We don’t want to crash the process immediately; instead, we want to shut down the .NET Core host and then terminate, so that the SCM knows the process failed. The WindowsServiceLifetime type has some similar behavior: if the SCM requests the service to stop, then it will shut down the .NET Core host and wait for it to stop. We can do the same thing in our custom lifetime type:

public class MyWindowsServiceLifetime : WindowsServiceLifetime
{
  private readonly IHostApplicationLifetime _hostApplicationLifetime;
  private readonly ManualResetEventSlim _shutdownComplete;
  private readonly CancellationTokenRegistration _applicationStoppedRegistration;

  public MyWindowsServiceLifetime(IHostApplicationLifetime hostApplicationLifetime, IHostEnvironment environment, ILoggerFactory loggerFactory, IOptions<HostOptions> options)
      : base(environment, hostApplicationLifetime, loggerFactory, options)
  {
    _hostApplicationLifetime = hostApplicationLifetime;
    _shutdownComplete = new ManualResetEventSlim();
    _applicationStoppedRegistration = hostApplicationLifetime.ApplicationStopped.Register(() => _shutdownComplete.Set());
  }

  protected override void OnStop()
  {
    // Take the process ExitCode if there isn't one for our Win32 service
    if (ExitCode == 0 && Environment.ExitCode != 0)
      ExitCode = Environment.ExitCode;
    
    if (ExitCode != 0)
    {
      // Wait for application to shut down.
      _hostApplicationLifetime.StopApplication();
      _shutdownComplete.Wait();

      // Terminate app.
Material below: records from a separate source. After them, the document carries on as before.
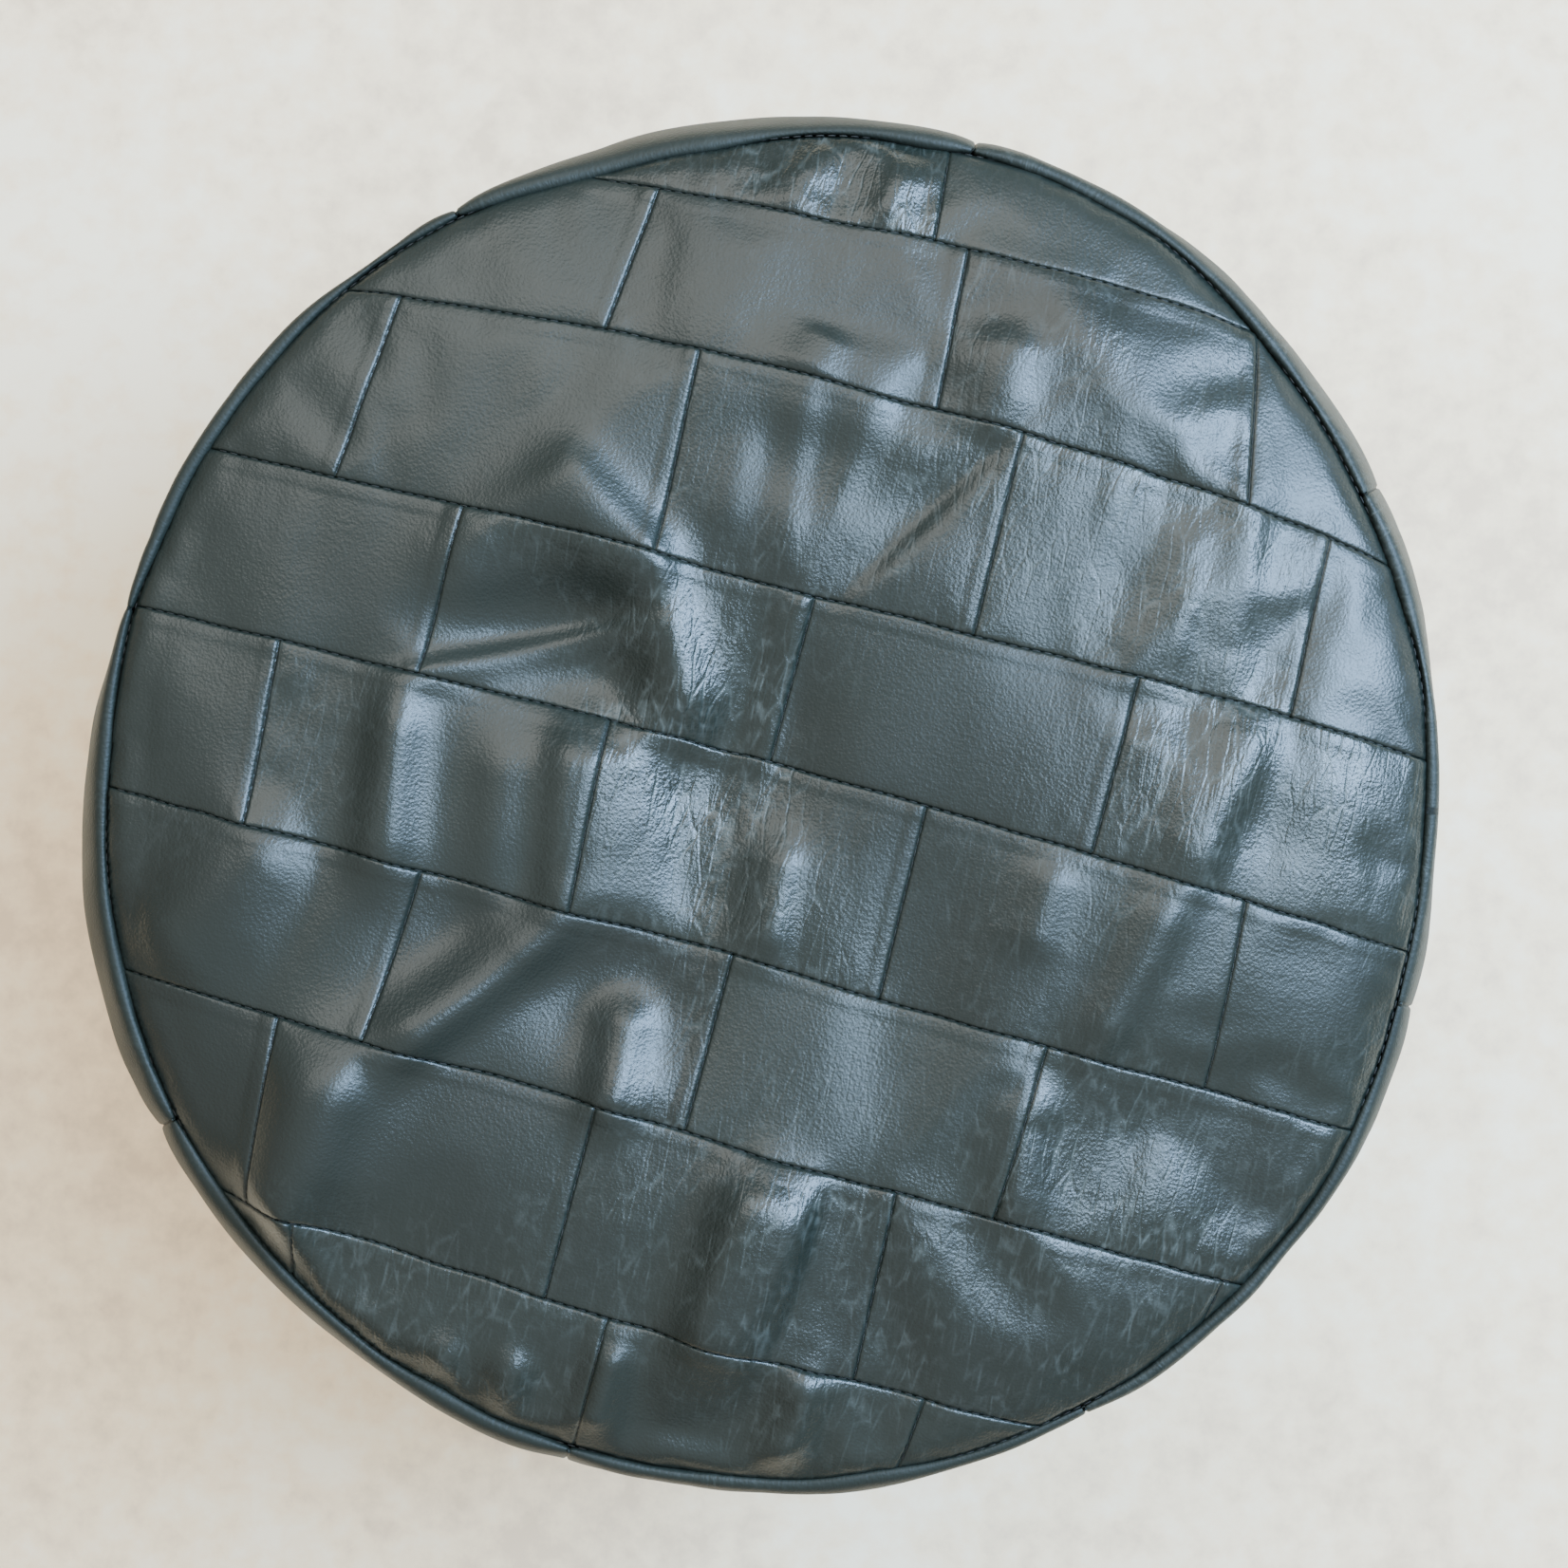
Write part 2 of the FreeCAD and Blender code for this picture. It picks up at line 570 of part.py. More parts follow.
def patch_blocks(name, number, bottom, top):
    """A block over each patch of a row."""
    blocks = []
    for place in PATCH_PLACES:
        left = cross_seam(number, place) + " + seam_gap / 2"
        right = cross_seam(number, place + 1) + " - seam_gap / 2"
        blocks.append(tool_block(name, left, right, bottom, top))
    return blocks


def make_top():
    """The patchwork top, one node for each row of patches, and the thread in its seams."""
    half_thread = "thread_wide / 2"
    leather = dome_shell("TopLeather", "0", "leather_thick")
    seam_blocks = []
    for number in range(1, PATCH_ROWS + 1):
        bottom = row_edge(number) + " + seam_gap / 2"
        top = row_edge(number - 1) + " - seam_gap / 2"
        patches = group(f"PatchBlocks{number}", patch_blocks(f"Patch{number}", number, bottom, top))
        turn_piece(patches, "patch_row_turn")
        keep(f"top_patch_row_{number}", boolean("Part::Common", f"TopPatchRow{number}", leather, patches))
        seam_blocks += cross_blocks(f"CrossSeam{number}", number, half_thread, bottom, top)
    for number in range(1, PATCH_ROWS):
        below = f"{row_edge(number)} - {half_thread}"
        above = f"{row_edge(number)} + {half_thread}"
        seam = tool_block(f"RowSeam{number}", "-top_seam_radius", "top_seam_radius", below, above)
        seam_blocks.append(seam)

    thread_layer = dome_shell("ThreadLayer", THREAD_DEPTH, f"{THREAD_DEPTH} + thread_wide")
    threads = group("ThreadBlocks", seam_blocks)
    turn_piece(threads, "patch_row_turn")
    keep("top_seam_thread", boolean("Part::Common", "TopSeamThread", thread_layer, threads))
    edge_inside = TOP_EDGE_RADIUS + " + fit_gap"
    edge_top = dome_level(TOP_EDGE_RADIUS, THREAD_DEPTH)
    edge = ring(edge_inside, f"{edge_inside} + thread_wide", f"{edge_top} - thread_wide", edge_top)
    keep("lid_edge_thread", turned("LidEdgeThread", edge))


def check_document():
    """Stops if a feature failed or a sub-part has no sound solid."""
    failed = [item.Label for item in doc.Objects if "Invalid" in item.State or "Error" in item.State]
    for piece in subparts:
        shape = piece.Shape
        if shape.isNull() or not shape.isValid() or not shape.Solids:
            failed.append(piece.Label)
    if failed:
        raise RuntimeError("failed: " + ", ".join(failed))


def write_steps():
    """Writes each sub-part to a STEP file of its own name."""
    os.makedirs("parts", exist_ok=True)
    for piece in subparts:
        piece.Shape.exportStep(os.path.join("parts", piece.Label + ".step"))
        print(f"{piece.Label}: {len(piece.Shape.Solids)} solids, {piece.Shape.Volume / 1000:.1f} cm3")


make_base()
make_side()
make_lid()
make_top()
doc.recompute()
check_document()
write_steps()
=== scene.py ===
"""Looks of the round patchwork-leather storage ottoman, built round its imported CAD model.

Lengths in the tables are millimetres and angles are degrees. Meshes are in metres, +Z up, in the CAD frame.
"""
import bpy
import json
import math
import numpy as np
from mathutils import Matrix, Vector


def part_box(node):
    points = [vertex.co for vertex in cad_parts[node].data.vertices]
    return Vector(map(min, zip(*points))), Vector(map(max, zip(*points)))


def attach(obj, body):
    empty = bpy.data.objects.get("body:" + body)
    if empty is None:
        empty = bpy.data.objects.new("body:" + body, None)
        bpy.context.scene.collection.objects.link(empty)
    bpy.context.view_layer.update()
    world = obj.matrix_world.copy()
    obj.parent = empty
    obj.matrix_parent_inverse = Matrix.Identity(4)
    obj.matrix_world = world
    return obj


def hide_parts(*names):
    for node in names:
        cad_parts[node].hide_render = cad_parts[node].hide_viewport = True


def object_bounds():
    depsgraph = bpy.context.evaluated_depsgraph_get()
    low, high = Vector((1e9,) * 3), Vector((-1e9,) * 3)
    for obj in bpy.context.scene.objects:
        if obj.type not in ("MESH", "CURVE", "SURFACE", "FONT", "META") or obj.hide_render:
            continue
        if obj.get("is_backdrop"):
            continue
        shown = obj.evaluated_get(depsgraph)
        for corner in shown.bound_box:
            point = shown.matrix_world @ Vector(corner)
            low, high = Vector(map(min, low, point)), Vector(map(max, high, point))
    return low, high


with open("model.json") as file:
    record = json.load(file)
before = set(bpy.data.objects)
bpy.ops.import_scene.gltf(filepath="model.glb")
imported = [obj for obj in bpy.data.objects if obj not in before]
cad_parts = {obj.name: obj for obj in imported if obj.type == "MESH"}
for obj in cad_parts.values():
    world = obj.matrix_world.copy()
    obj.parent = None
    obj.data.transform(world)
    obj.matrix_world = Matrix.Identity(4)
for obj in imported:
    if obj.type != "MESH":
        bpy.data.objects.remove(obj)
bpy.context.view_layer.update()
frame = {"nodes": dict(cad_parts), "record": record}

MM = 0.001

# Levels and radii read from the CAD nodes.
low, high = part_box("lid_band")
BAND_FOOT_LEVEL = low.z / MM
EDGE_LEVEL = high.z / MM
BULGE_RADIUS = high.x / MM
CROWN_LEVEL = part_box("top_patch_row_4")[1].z / MM
EDGE_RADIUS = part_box("lid_edge_thread")[1].x / MM + 2
LID_BOARD_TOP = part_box("lid_board")[1].z / MM
RIM_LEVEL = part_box("rim_binding")[1].z / MM
MOUTH_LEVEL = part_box("rim_binding")[0].z / MM
SIDE_FOOT_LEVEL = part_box("side_row_lower")[0].z / MM
SEAM_LEVELS = [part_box("side_row_middle")[0].z / MM - 0.5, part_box("side_row_middle")[1].z / MM + 0.5]

# The cover's cut.
LEATHER = 1.3
ROW_TURN = math.radians(-13.7)
ROW_WIDE = 80.5
FIRST_SEAM = 256.0
ROW_COUNT = 8
HALF_WIDE = 300.0
PANEL_COUNT = 8
PANEL_TURN = 27.7
STITCH_PITCH = 5.0

# How far each row seam strays from its straight line at its left end, its middle and its right end.
SEAM_REACH = 240.0
SEAM_WANDER = (
    (-13, -6, -9),
    (-3, 6, -10),
    (-2, -3, -7),
    (5, 3, -7),
    (6, 1, -9),
    (12, 4, -5),
    (15, 0, -4),
)
# The cross seams of each row: place along the row, and how far the upper end leans to the right.
CROSS_SEAMS = (
    ((9, -5),),
    ((-112, 7), (28, -3), (162, -10)),
    ((-209, 8), (-73, -2), (67, 0), (206, 0)),
    ((-157, 2), (-3, 2), (138, 2)),
    ((-217, -5), (-73, -3), (65, 0), (207, -4)),
    ((-140, 6), (-1, 2), (136, 5)),
    ((-179, -4), (-42, 2), (92, -2), (232, 12)),
    ((-150, -8), (-16, 2), (121, 7)),
)
# How worn and creased each patch is, from left to right.
PATCH_WEAR = (
    (0.75, 0.15),
    (0.05, 0.2, 0.4, 0.1),
    (0.3, 0.1, 0.8, 0.7, 0.15),
    (0.05, 0.9, 0.25, 0.7),
    (0.05, 0.45, 0.9, 0.6, 0.4),
    (0.15, 0.75, 0.25, 0.7),
    (0.05, 0.45, 0.4, 0.45, 0.2),
    (0.1, 0.7, 0.6, 0.35),
)
# How far the seam between top and band lies outside its CAD circle, and how it strays from that: direction
# and half width in degrees, and reach.
SEAM_OUT = 6.0
SEAM_BULGES = ((60, 24, 9.5), (102, 16, -5), (170, 25, -2.5), (300, 30, 3.5), (350, 18, -5.5))
# The same for the swelling of the band below it, which lies inside its CAD radius.
BAND_IN = 7.0
BAND_BULGES = ((0, 14, -9), (55, 30, 8), (130, 26, -9), (160, 10, -8), (195, 14, 4), (320, 40, -3))

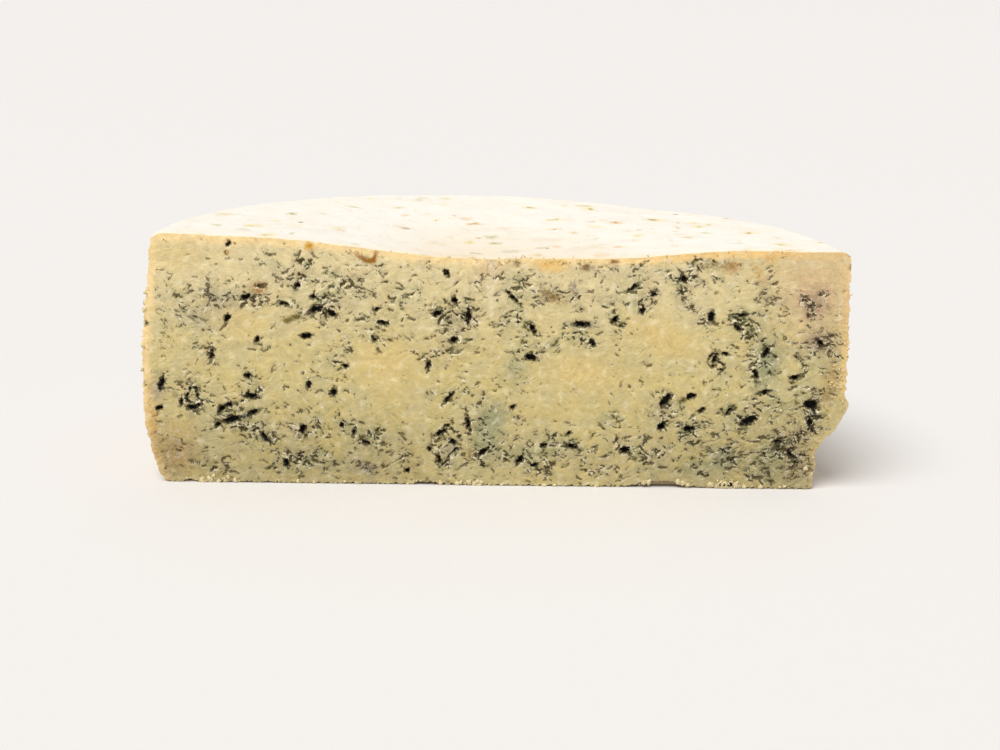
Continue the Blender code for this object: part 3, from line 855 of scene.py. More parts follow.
@dataclass(frozen=True)
class PasteFinish:
    """The cut paste: butter-coloured curd, grey-green veins, dark gaps and a golden band at the rind.

    Sizes are millimetres. A range gives where something begins and where it is complete.
    """

    gaps: Flecks
    straw: Colour = tone(202, 187, 135)
    butter: Colour = tone(209, 189, 126)
    cream: Colour = tone(240, 221, 178)
    grey_green: Colour = tone(141, 142, 99)
    grey_lilac: Colour = tone(152, 139, 107)
    # Pale colour of the pale curds and of the painted highlights on the lips of the gaps
    lip: Colour = tone(243, 231, 194)
    shadow: Colour = tone(122, 106, 56)
    mould: Colour = tone(30, 25, 8)
    mould_olive: Colour = tone(98, 75, 22)
    # Near black inside the open pockets: their mould lining, and painted shade in their depth
    hollow: Colour = tone(16, 12, 4)
    band: Colour = tone(250, 218, 156)
    band_orange: Colour = tone(247, 204, 132)
    band_width: float = 2.4
    band_swing: float = 3.2
    band_swing_size: float = 3.0
    axis_x: float = -1.0
    shine: float = 0.3
    cloud_size: float = 9.0
    curd_size: float = 2.4
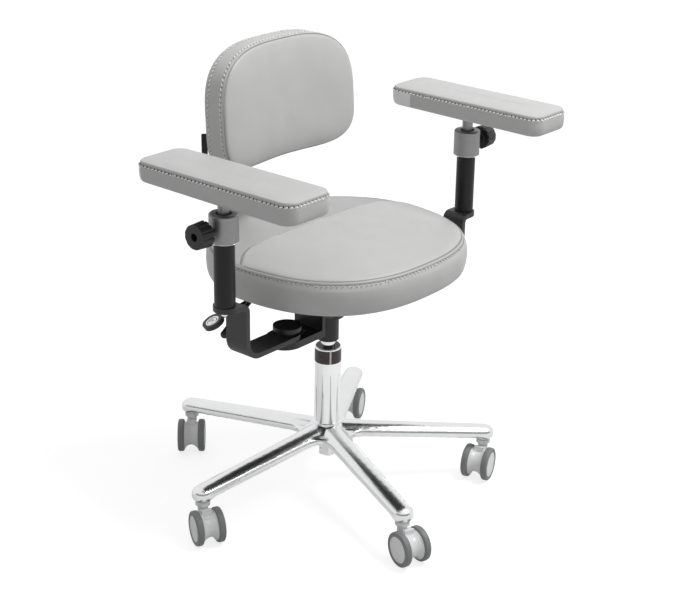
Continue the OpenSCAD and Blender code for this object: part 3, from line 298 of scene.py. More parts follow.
CAST_VOXEL = 1.8
CAST_SMOOTHING = 40


def smooth_casting():
    """Rounds the edges of the base, which is one casting, and smooths its facets."""
    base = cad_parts["star_base"]
    remesh = base.modifiers.new("casting", "REMESH")
    remesh.mode = "VOXEL"
    remesh.voxel_size = CAST_VOXEL * MM
    remesh.use_smooth_shade = True
    smooth = base.modifiers.new("smoothing", "SMOOTH")
    smooth.factor = 0.5
    smooth.iterations = CAST_SMOOTHING


# Outlines and meshes

OUTLINE_SAMPLES = 4096
RING_SLACK = 1.6
FEWEST_COLUMNS = 16


def unit(vector):
    return vector / max(np.linalg.norm(vector), TINY)


def grown(distance, height, reach):
    """0 at no distance, rising to the height with the distance."""
    return height * (1 - np.exp(-distance / reach))


def groove(distance, width):
    return np.exp(-(distance / width) ** 2)


def smooth_rows(rows, steps=3):
    """A smooth curve through rows of numbers, with steps points to each stretch."""
    rows = np.array(rows, float)
    ends = np.vstack([2 * rows[0] - rows[1], rows, 2 * rows[-1] - rows[-2]])
    out = []
    for a, b, c, d in zip(ends, ends[1:], ends[2:], ends[3:]):
        for t in np.arange(steps) / steps:
            out.append(b + 0.5 * t * (c - a + t * (2 * a - 5 * b + 4 * c - d + t * (3 * (b - c) + d - a))))
    return np.array(out + [rows[-1]])


def turns():
    """The cosines and sines of a full turn in small steps."""
    t = np.arange(OUTLINE_SAMPLES) * FULL_TURN / OUTLINE_SAMPLES
    return np.cos(t), np.sin(t)


def rounded_outline(half, up, down, up_power, down_power):
    """Dense points of an outline with its own reach and power above and below its widest line."""
    c, s = turns()
    p = np.where(s > 0, up_power, down_power)
    r = (np.abs(c) ** p + np.abs(s) ** p) ** (-1 / p)
    return np.stack([half * r * c, np.where(s > 0, up, down) * r * s], 1)


def box_outline(width, length, corner):
    """Dense points of a rectangle with round corners."""
    straight = np.stack(turns(), 1)
    reach = 1 / np.maximum(np.abs(straight[:, 0]) / (width / 2), np.abs(straight[:, 1]) / (length / 2))
    edge = straight * reach[:, None]
    side = np.array([width / 2 - corner, length / 2 - corner])
    core = np.clip(edge, -side, side)
    away = edge - core
    size = np.linalg.norm(away, axis=1)
    return core + away / np.maximum(size, TINY)[:, None] * corner


def closed_row(points):
    """The points with the first one again at their end, and how far along the row each of them lies."""
    closed = np.vstack([points, points[:1]])
    return closed, np.concatenate([[0], np.cumsum(np.linalg.norm(np.diff(closed, axis=0), axis=1))])


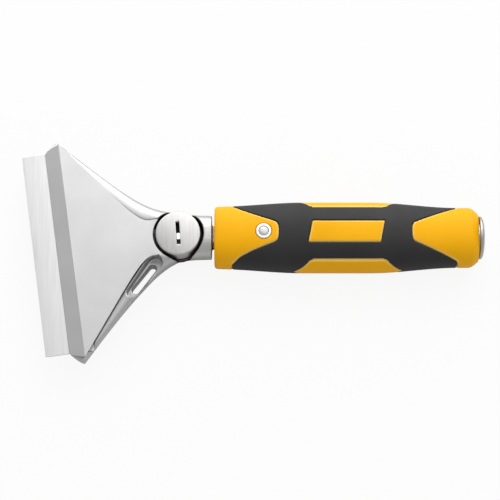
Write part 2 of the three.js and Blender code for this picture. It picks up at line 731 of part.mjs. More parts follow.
scraper.add(piece('handle_core', handleCore(), yellowPlastic.clone()));
scraper.add(piece('grip_sleeve', gripSleeve(), blackRubber.clone()));
scraper.add(piece('handle_rivet', handleRivet(), brushedSteel.clone()));
scraper.add(piece('rivet_ferrule_top', rivetFerrule(1), brushedSteel.clone()));
scraper.add(piece('rivet_ferrule_bottom', rivetFerrule(-1), brushedSteel.clone()));
scraper.add(piece('tie_rod', tieRod(), darkSteel.clone()));
scraper.add(piece('cap_lock_washer', capLockWasher(), darkSteel.clone()));
scraper.add(piece('butt_cap', buttCap(), darkSteel.clone()));

// The origin is under the middle of the whole tool, on the plane that it lies on.
const whole = new THREE.Box3().setFromObject(scraper, true);
const middle = whole.getCenter(new THREE.Vector3());
scraper.position.set(-middle.x, -middle.y, -whole.min.z);

export default scraper;
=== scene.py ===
# %% [markdown]
# # A floor scraper, from its frame to its finish
# The tool is a die-cast head that clamps a wide blade, on a grip moulded in two materials, with a
# steel cap at its end for a hammer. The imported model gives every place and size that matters. This
# lesson gives each visible piece a finer mesh and a worked-out finish.

# %% Load the frame
import json
import math

import bmesh
import bpy
import numpy as np
from mathutils import Matrix, Vector


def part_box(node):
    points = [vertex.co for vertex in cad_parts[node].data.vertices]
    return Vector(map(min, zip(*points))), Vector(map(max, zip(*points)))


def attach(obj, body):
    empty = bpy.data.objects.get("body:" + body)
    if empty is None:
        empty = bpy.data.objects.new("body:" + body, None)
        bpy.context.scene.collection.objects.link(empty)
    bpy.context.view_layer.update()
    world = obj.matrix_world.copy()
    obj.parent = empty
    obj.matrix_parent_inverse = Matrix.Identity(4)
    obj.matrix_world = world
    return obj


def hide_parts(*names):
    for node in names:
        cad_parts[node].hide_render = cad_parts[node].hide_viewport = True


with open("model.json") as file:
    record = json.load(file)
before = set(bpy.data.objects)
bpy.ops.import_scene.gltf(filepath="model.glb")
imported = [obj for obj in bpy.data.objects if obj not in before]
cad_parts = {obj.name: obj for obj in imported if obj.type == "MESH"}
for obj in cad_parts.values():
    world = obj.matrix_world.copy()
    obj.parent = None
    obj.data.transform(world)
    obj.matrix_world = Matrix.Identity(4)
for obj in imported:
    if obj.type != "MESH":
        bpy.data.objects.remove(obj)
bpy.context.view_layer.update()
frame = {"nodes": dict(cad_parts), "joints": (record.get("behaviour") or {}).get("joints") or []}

# %% [markdown]
# ## Where things are
# All shaping is done in millimetres, from one point: where the dial's axis meets the handle's axis.
# The frame says where that point is, and how far the head is set aslant to the handle.

# %% The tool's own coordinates
MM = 0.001
dial_low, dial_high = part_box("clamp_dial")
cap_low, cap_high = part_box("butt_cap")
plate_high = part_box("clamp_plate")[1]
blade_low, blade_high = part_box("scraper_blade")
core_low, core_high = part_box("handle_core")
sleeve_low, sleeve_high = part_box("grip_sleeve")
JAW_SLIP = 0.05
dial_middle = (dial_low + dial_high) / 2
cap_middle = (cap_low + cap_high) / 2
HOME = Vector((dial_middle.x, dial_middle.y, cap_middle.z))
slide = next(joint for joint in frame["joints"] if joint["name"] == "blade_slide")
HEAD_SKEW = math.atan2(-slide["axis"][1], -slide["axis"][0])


def height_of(point):
    return (point.z - HOME.z) / MM


def along(point):
    return (point.x - HOME.x) / MM


plate_bottom_of_jaw = height_of(blade_high) + JAW_SLIP
plate_top = height_of(plate_high)
blade_seat = height_of(blade_low)
blade_top = height_of(blade_high)
dial_top = height_of(dial_high)
dial_bottom = height_of(dial_low)
grip_start = along(core_low)
grip_end = along(core_high)
sleeve_start = along(sleeve_low)
sleeve_end = along(sleeve_high)
print(f"head aslant by {math.degrees(HEAD_SKEW):.1f} degrees")
print(f"grip from {grip_start:.1f} to {grip_end:.1f} mm")

# %% [markdown]
# ## Building blocks
# A solid is a list of points and faces. Prisms, turned pieces and lofts make nearly every blank;
# cutters are taken away from a blank with a boolean, as a milling cutter would. Cast and moulded
# blanks are then remeshed and smoothed a little, which rounds every edge as a mould does.

# %% Blanks


def new_object(name, points, faces):
    mesh = bpy.data.meshes.new(name)
    mesh.from_pydata([tuple(point) for point in points], [], faces)
    mesh.validate()
    thing = bpy.data.objects.new(name, mesh)
    bpy.context.scene.collection.objects.link(thing)
    builder = bmesh.new()
    builder.from_mesh(mesh)
    bmesh.ops.recalc_face_normals(builder, faces=builder.faces)
    builder.to_mesh(mesh)
    builder.free()
    return thing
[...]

Do not call base.OnStop().
      Environment.Exit(ExitCode);
    }

    // If we're exiting normally, just let WindowsServiceLifetime do its job.
    base.OnStop();
  }

  protected override void Dispose(bool disposing)
  {
    if (disposing)
    {
      _shutdownComplete.Set();
      _applicationStoppedRegistration.Dispose();
    }

    base.Dispose(disposing);
  }
}

This kind of MyWindowsServiceLifetime implementation will work whether or not you set the failureflag on your service.